What you need to do
Find the lines containing "tree" and say how many there are, with no other words.

Records supplied
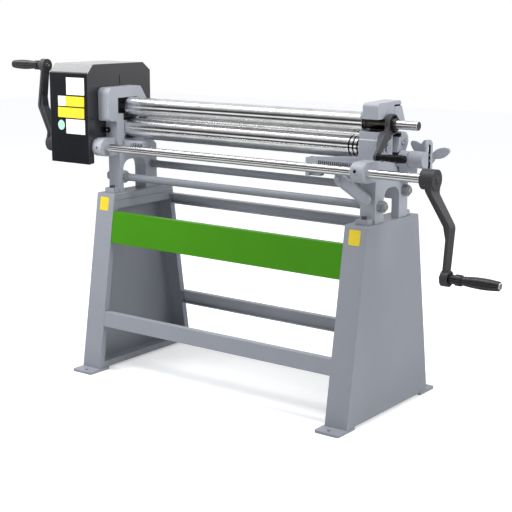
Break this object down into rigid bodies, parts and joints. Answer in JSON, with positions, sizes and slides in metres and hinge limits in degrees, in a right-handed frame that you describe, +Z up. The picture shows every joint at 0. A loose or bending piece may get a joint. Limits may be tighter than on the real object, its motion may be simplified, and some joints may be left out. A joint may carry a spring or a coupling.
{
  "type": "plate rolling machine",
  "caption": "Hand-cranked plate rolling machine with grooved rolls between cast housings, a gear guard, crank handles at both ends and a sheet-metal stand.",
  "frame": {"origin": "middle of the floor contact rectangle, on the floor, halfway between the two housings", "axes": "X along the rolls with the gear guard at -X, -Y the feeding side where the operator stands, +Z up"},
  "size_m": [2.322, 0.692, 1.24],
  "materials": {
    "stand_paint": "satin",
    "cast_paint": "satin",
    "guard_black": "semi-gloss",
    "board_green": "satin",
    "bright_steel": "ground",
    "black_iron": "satin",
    "nut_steel": "oiled",
    "gear_steel": "machined",
    "grip_black": "gloss"
  },
  "bodies": {
    "frame": {"left_stand": "stand_paint", "right_stand": "stand_paint", "left_foot_plates": "stand_paint", "right_foot_plates": "stand_paint", "front_board": "board_green", "front_lower_rail": "stand_paint", "rear_upper_rail": "stand_paint", "rear_lower_rail": "stand_paint", "left_housing": "cast_paint", "right_housing": "cast_paint", "guard_wrap": "guard_black", "guard_inner_panel": "guard_black", "guard_outer_panel": "guard_black", "front_tie_rod": "cast_paint", "rear_tie_rod": "cast_paint", "tie_rod_nuts": "nut_steel", "right_rack_plate": "cast_paint", "left_rack_plate": "cast_paint", "feed_gearbox": "cast_paint", "housing_foot_bolts": "nut_steel"},
    "drive": {"drive_shaft": "bright_steel", "left_crank": "black_iron", "right_crank": "black_iron", "drive_pinion": "gear_steel", "left_grip_bolt": "bright_steel", "right_grip_bolt": "bright_steel"},
    "left_grip_body": {"left_grip": "grip_black"},
    "right_grip_body": {"right_grip": "grip_black"},
    "pressing_roll": {"top_roll": "bright_steel", "bull_gear": "gear_steel", "top_roll_gear": "gear_steel"},
    "lower_feed": {"left_lower_block": "cast_paint", "right_lower_block": "cast_paint"},
    "feeding_roll": {"lower_roll": "bright_steel", "lower_roll_gear": "gear_steel"},
    "rear_swing": {"rear_pivot_shaft": "bright_steel", "left_rear_arm": "cast_paint", "right_rear_arm": "cast_paint"},
    "bending_roll": {"rear_roll": "bright_steel"},
    "feed_knob_body": {"feed_knob": "cast_paint"},
    "paddle_body": {"paddle_lever": "cast_paint"},
    "release_body": {"release_lever": "black_iron", "release_handle": "black_iron"}
  },
  "joints": [
    {"name": "drive_spin", "type": "hinge", "parent": "frame", "child": "drive", "pos_m": [0, -0.178, 0.90111], "axis": [1, 0, 0], "continuous": true},
    {"name": "left_grip_spin", "type": "hinge", "parent": "drive", "child": "left_grip_body", "pos_m": [-1.06, -0.13416, 1.21305], "axis": [1, 0, 0], "continuous": true},
    {"name": "right_grip_spin", "type": "hinge", "parent": "drive", "child": "right_grip_body", "pos_m": [1.06, -0.22184, 0.58918], "axis": [1, 0, 0], "continuous": true},
    {"name": "pressing_roll_spin", "type": "hinge", "parent": "frame", "child": "pressing_roll", "pos_m": [0, -0.052, 1.059], "axis": [1, 0, 0], "continuous": true},
    {"name": "lower_roll_lift", "type": "slide", "parent": "frame", "child": "lower_feed", "axis": [0, 0, 1], "range_m": [0, 0.008]},
    {"name": "feeding_roll_spin", "type": "hinge", "parent": "lower_feed", "child": "feeding_roll", "pos_m": [0, -0.052, 0.975], "axis": [1, 0, 0], "continuous": true},
    {"name": "rear_roll_swing", "type": "hinge", "parent": "frame", "child": "rear_swing", "pos_m": [0, 0.042, 0.931], "axis": [1, 0, 0], "range_deg": [0, 30]},
    {"name": "bending_roll_spin", "type": "hinge", "parent": "rear_swing", "child": "bending_roll", "pos_m": [0, 0.06906, 0.9901], "axis": [1, 0, 0], "continuous": true},
    {"name": "feed_knob_turn", "type": "hinge", "parent": "frame", "child": "feed_knob_body", "pos_m": [0.709, 0.106, 0.931], "axis": [0, 1, 0], "range_deg": [-600, 0]},
    {"name": "paddle_turn", "type": "hinge", "parent": "frame", "child": "paddle_body", "pos_m": [0.5, -0.15, 0.868], "axis": [0, 1, 0], "range_deg": [0, 40.5]},
    {"name": "release_lever_turn", "type": "hinge", "parent": "frame", "child": "release_body", "pos_m": [0.65, -0.052, 1.059], "axis": [1, 0, 0], "range_deg": [-90, 0]}
  ],
  "couplings": [
    {"joint": "pressing_roll_spin", "follows": "drive_spin", "ratio": -0.2625},
    {"joint": "feeding_roll_spin", "follows": "drive_spin", "ratio": 0.2625},
    {"joint": "feed_knob_turn", "follows": "rear_roll_swing", "ratio": -20},
    {"joint": "paddle_turn", "follows": "lower_roll_lift", "rad_per_m": 87}
  ]
}
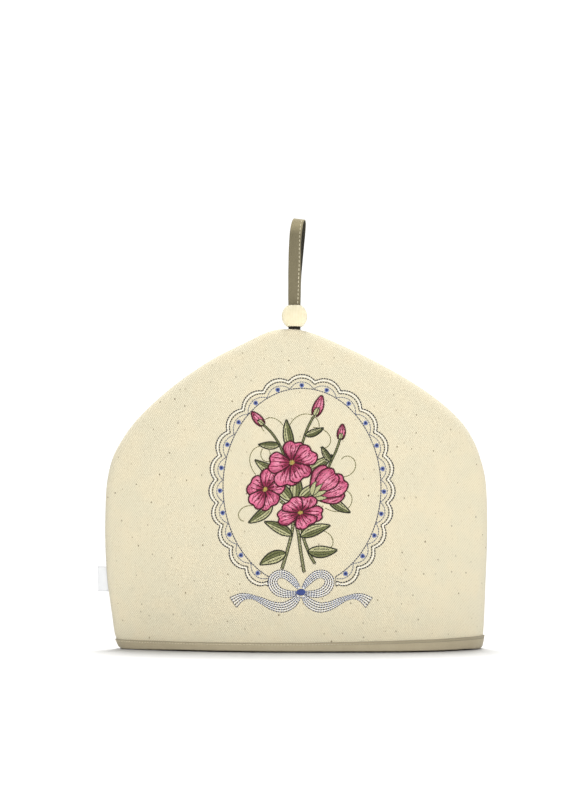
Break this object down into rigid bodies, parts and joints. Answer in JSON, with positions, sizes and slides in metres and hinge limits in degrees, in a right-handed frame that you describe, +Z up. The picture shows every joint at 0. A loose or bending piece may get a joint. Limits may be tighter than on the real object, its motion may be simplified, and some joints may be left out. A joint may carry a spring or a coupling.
{
  "type": "tea cosy",
  "caption": "Padded dome tea cosy in natural cotton with a taupe bound hem, an embroidered front, a hanging loop through a wooden bead and a plain side label.",
  "frame": {"origin": "centre of the bounding box at the underside of the hem, on the surface that the cosy stands on", "axes": "+Z up through the hanging loop, the embroidered front faces -Y, the label is on the -X side"},
  "size_m": [0.3336, 0.0994, 0.3691],
  "materials": {
    "natural_cotton": "matte, fine diagonal twill with seed flecks",
    "taupe_tape": "matte plain weave, folded and topstitched",
    "pale_wood": "smooth, satin",
    "white_woven": "fine woven, plain"
  },
  "bodies": {
    "root": {"front_panel": "natural_cotton", "back_panel": "natural_cotton", "hem_binding": "taupe_tape", "hanging_loop": "taupe_tape", "bead": "pale_wood", "side_label": "white_woven"}
  },
  "joints": []
}
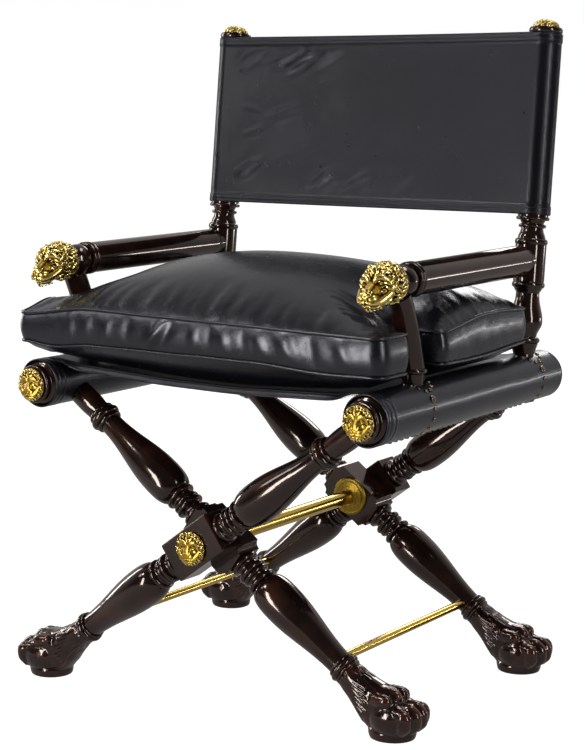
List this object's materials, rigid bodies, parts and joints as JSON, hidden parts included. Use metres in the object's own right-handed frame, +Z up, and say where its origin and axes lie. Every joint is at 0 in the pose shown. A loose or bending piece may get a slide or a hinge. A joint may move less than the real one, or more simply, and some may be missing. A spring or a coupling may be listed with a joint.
{
  "type": "folding X-frame armchair",
  "caption": "Folding X-frame armchair with crossed turned legs on lion-paw feet, leather sling seat and back, lion-head arms and a loose leather cushion.",
  "frame": {"origin": "on the floor, under the middle of the chair's bounding box", "axes": "+Z up, +Y from the front of the seat to its back, +X to the right as seen from the front"},
  "size_m": [0.662, 0.527, 0.9532],
  "materials": {
    "ebonised_wood": "near-black ebonised wood with a red-brown glow, satin polish",
    "black_leather": "black sling leather, soft sheen, double stitched hems",
    "cushion_leather": "charcoal-black soft cushion leather, piped seams",
    "gilt_bronze": "cast gilt bronze, soft satin with darker hollows",
    "polished_brass": "polished brass rod",
    "bronze_nail": "dark bronze nail heads",
    "steel_pin": "plain steel pin, hidden in the rail",
    "cushion_filling": "soft down and feather filling, hidden in the cover"
  },
  "bodies": {
    "pair_inner": {"leg_inner_front": "ebonised_wood", "leg_inner_rear": "ebonised_wood", "paw_inner_front": "ebonised_wood", "paw_inner_rear": "ebonised_wood", "stretcher_inner": "polished_brass"},
    "pair_outer": {"leg_outer_front": "ebonised_wood", "leg_outer_rear": "ebonised_wood", "paw_outer_front": "ebonised_wood", "paw_outer_rear": "ebonised_wood", "stretcher_outer": "polished_brass", "cross_bolt": "polished_brass", "bolt_rosettes": "gilt_bronze", "bolt_cap_front": "gilt_bronze", "bolt_cap_rear": "gilt_bronze"},
    "left_side": {"rail_left": "ebonised_wood", "rail_leather_left": "black_leather", "rail_nails_left": "bronze_nail", "hinge_pins_left": "steel_pin", "rail_medallion_left": "gilt_bronze", "rail_end_cap_left": "ebonised_wood", "front_post_left": "ebonised_wood", "rear_post_left": "ebonised_wood", "arm_left": "ebonised_wood", "lion_head_left": "gilt_bronze", "post_cap_left": "ebonised_wood", "finial_left": "gilt_bronze", "back_sleeve_left": "black_leather", "seat_panel": "black_leather", "back_panel": "black_leather", "cushion_cover": "cushion_leather", "cushion_fill": "cushion_filling"},
    "right_side": {"rail_right": "ebonised_wood", "rail_leather_right": "black_leather", "rail_nails_right": "bronze_nail", "hinge_pins_right": "steel_pin", "rail_medallion_right": "gilt_bronze", "rail_end_cap_right": "ebonised_wood", "front_post_right": "ebonised_wood", "rear_post_right": "ebonised_wood", "arm_right": "ebonised_wood", "lion_head_right": "gilt_bronze", "post_cap_right": "ebonised_wood", "finial_right": "gilt_bronze", "back_sleeve_right": "black_leather"}
  },
  "joints": [
    {"name": "fold", "type": "hinge", "parent": "left_side", "child": "pair_inner", "pos_m": [-0.28, 0, 0.433], "axis": [0, 1, 0], "range_deg": [0, 42], "deforming": ["seat_panel", "back_panel", "cushion_cover", "cushion_fill"]},
    {"name": "cross", "type": "hinge", "parent": "pair_inner", "child": "pair_outer", "pos_m": [0, 0, 0.23], "axis": [0, 1, 0], "range_deg": [-84, 0]},
    {"name": "level_right", "type": "hinge", "parent": "pair_outer", "child": "right_side", "pos_m": [0.28, 0, 0.433], "axis": [0, 1, 0], "range_deg": [0, 42]}
  ],
  "couplings": [
    {"joint": "cross", "follows": "fold", "ratio": -2},
    {"joint": "level_right", "follows": "fold", "ratio": 1}
  ]
}
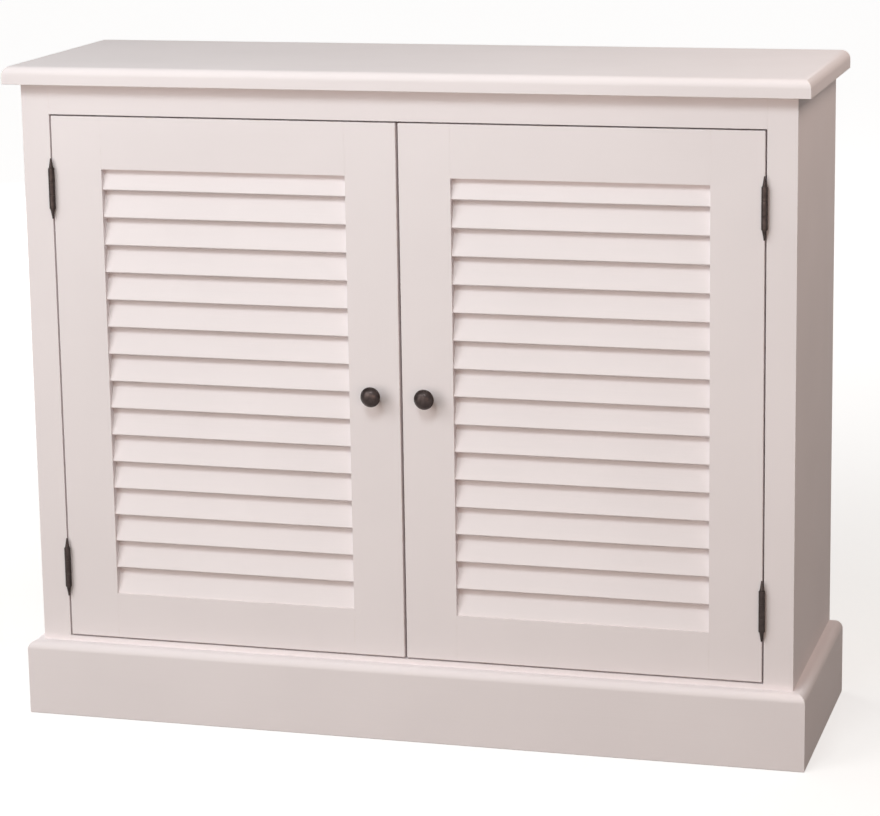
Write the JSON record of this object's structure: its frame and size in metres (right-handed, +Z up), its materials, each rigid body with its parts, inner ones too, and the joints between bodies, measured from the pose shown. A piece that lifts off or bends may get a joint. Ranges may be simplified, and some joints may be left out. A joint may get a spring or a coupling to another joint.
{
  "type": "louvred door cabinet",
  "caption": "Low free-standing cupboard with louvred doors on steeple-tipped butt hinges, mushroom knobs, an inner shelf, a rounded top and a moulded base, painted off-white",
  "frame": {"origin": "on the floor, under the middle of the overall bounding box with the doors closed", "axes": "+X to the right of someone facing the doors, +Y from the doors to the back of the case, +Z up"},
  "size_m": [1, 0.325, 0.832],
  "materials": {
    "paint": "satin off-white paint over close-grained wood, with faint brush marks",
    "bare_pine": "unpainted softwood and plywood, sanded",
    "dark_bronze": "dark bronze, satin, slightly worn at the edges",
    "zinc_steel": "bright zinc plate",
    "catch_plastic": "moulded white plastic, matt",
    "magnet": "dark grey sintered ferrite"
  },
  "bodies": {
    "case": {"top_panel": "paint", "frame_left_stile": "paint", "frame_right_stile": "paint", "frame_top_rail": "paint", "frame_bottom_rail": "paint", "left_side_panel": "paint", "right_side_panel": "paint", "bottom_panel": "paint", "back_panel": "bare_pine", "base_back_rail": "bare_pine", "top_front_cleat": "bare_pine", "top_back_cleat": "bare_pine", "corner_blocks": "bare_pine", "shelf": "paint", "left_shelf_batten": "paint", "right_shelf_batten": "paint", "base_front_moulding": "paint", "base_left_moulding": "paint", "base_right_moulding": "paint", "hinge_frame_leaves": "dark_bronze", "hinge_pins": "dark_bronze", "left_catch_housing": "catch_plastic", "right_catch_housing": "catch_plastic", "catch_pole_plates": "zinc_steel", "catch_magnets": "magnet"},
    "left_door": {"left_door_hinge_stile": "paint", "left_door_meeting_stile": "paint", "left_door_top_rail": "paint", "left_door_bottom_rail": "paint", "left_door_slats": "paint", "left_door_knob": "dark_bronze", "left_door_strike_plate": "zinc_steel", "left_door_hinge_leaves": "dark_bronze"},
    "right_door": {"right_door_hinge_stile": "paint", "right_door_meeting_stile": "paint", "right_door_top_rail": "paint", "right_door_bottom_rail": "paint", "right_door_slats": "paint", "right_door_knob": "dark_bronze", "right_door_strike_plate": "zinc_steel", "right_door_hinge_leaves": "dark_bronze"}
  },
  "joints": [
    {"name": "left_door_hinge", "type": "hinge", "parent": "case", "child": "left_door", "pos_m": [-0.4447, -0.1417, 0.4365], "axis": [0, 0, -1], "range_deg": [0, 180]},
    {"name": "right_door_hinge", "type": "hinge", "parent": "case", "child": "right_door", "pos_m": [0.4447, -0.1417, 0.4365], "axis": [0, 0, 1], "range_deg": [0, 180]}
  ]
}
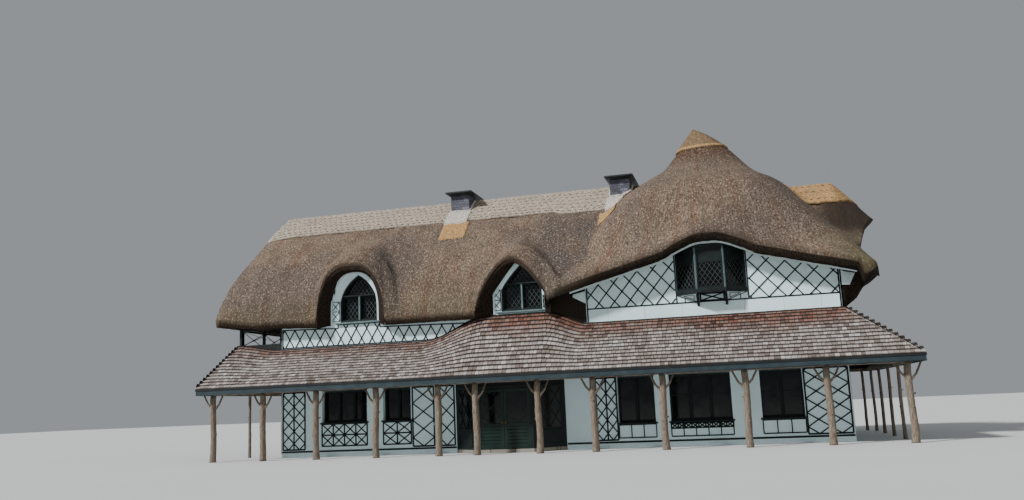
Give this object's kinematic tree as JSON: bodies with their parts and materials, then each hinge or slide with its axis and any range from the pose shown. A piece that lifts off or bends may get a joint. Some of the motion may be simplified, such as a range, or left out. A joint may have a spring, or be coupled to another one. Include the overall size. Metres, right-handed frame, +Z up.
{
  "type": "thatched cottage",
  "caption": "Two-storey cottage with a deep swept thatched roof, a tall tent-shaped front gable with a bow window, and a shingled veranda on tree-trunk posts all round.",
  "frame": {"origin": "on the ground at the middle of the overall box", "axes": "+X along the front from left to right, -Y out of the front, +Z up"},
  "size_m": [25.54, 11.3, 12.08],
  "materials": {
    "weathered_thatch": "weathered reed thatch, matt",
    "new_straw": "pale block-cut straw ridge, matt",
    "plaster": "white limewashed plaster",
    "dark_timber": "near-black green painted timber",
    "green_door": "dark green painted timber",
    "glass": "clear window glass",
    "shingles": "weathered split wooden shingles",
    "fascia": "blue-green painted board",
    "bark": "rough tree trunk with its bark",
    "slate": "dark slate hanging",
    "boards": "worn floor boards"
  },
  "bodies": {
    "house": {"chimney_left": "slate", "chimney_right": "slate", "thatch_long_roof": "weathered_thatch", "thatch_gable_roof": "weathered_thatch", "ridge_cap_long": "new_straw", "ridge_cap_gablet": "new_straw", "peak_cap": "new_straw", "ground_floor": "boards", "upper_floor": "boards", "front_wall_left": "plaster", "front_wall_right": "plaster", "front_wall_over_entrance": "plaster", "rear_wall": "plaster", "left_wall": "plaster", "right_wall": "plaster", "front_wall_upper": "plaster", "gable_wall": "plaster", "rear_wall_upper": "plaster", "left_wall_upper": "plaster", "right_wall_upper": "plaster", "gable_barge_board": "plaster", "bay_screen_left": "dark_timber", "bay_glass_left": "glass", "bay_screen_right": "dark_timber", "bay_glass_right": "glass", "entrance_frame": "dark_timber", "bay_roof": "dark_timber", "glass_front_left": "glass", "glass_front_right": "glass", "glass_rear": "glass", "glass_front_upper": "glass", "glass_rear_upper": "glass", "glass_left": "glass", "glass_right": "glass", "glass_balcony_door": "glass", "glass_gablet": "glass", "bow_window_frame": "dark_timber", "bow_window_glass": "glass", "bow_window_board": "dark_timber", "bow_window_head": "dark_timber", "veranda_roof_front": "shingles", "veranda_roof_rear": "shingles", "veranda_roof_left": "shingles", "veranda_roof_right": "shingles", "fascia_front": "fascia", "fascia_rear": "fascia", "fascia_left": "fascia", "fascia_right": "fascia", "posts_front_left": "bark", "posts_front_right": "bark", "posts_rear": "bark", "posts_left": "bark", "posts_right": "bark", "balcony_front": "dark_timber", "balcony_rear": "dark_timber", "balcony_left": "dark_timber"},
    "left_door": {"door_left": "green_door"},
    "right_door": {"door_right": "green_door"}
  },
  "joints": [
    {"name": "door_left_hinge", "type": "hinge", "parent": "house", "child": "left_door", "pos_m": [-1.784, -4.206, 1.165], "axis": [0, 0, 1], "range_deg": [0, 100]},
    {"name": "door_right_hinge", "type": "hinge", "parent": "house", "child": "right_door", "pos_m": [0.124, -4.206, 1.165], "axis": [0, 0, -1], "range_deg": [0, 100]}
  ]
}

Output for this exercise
3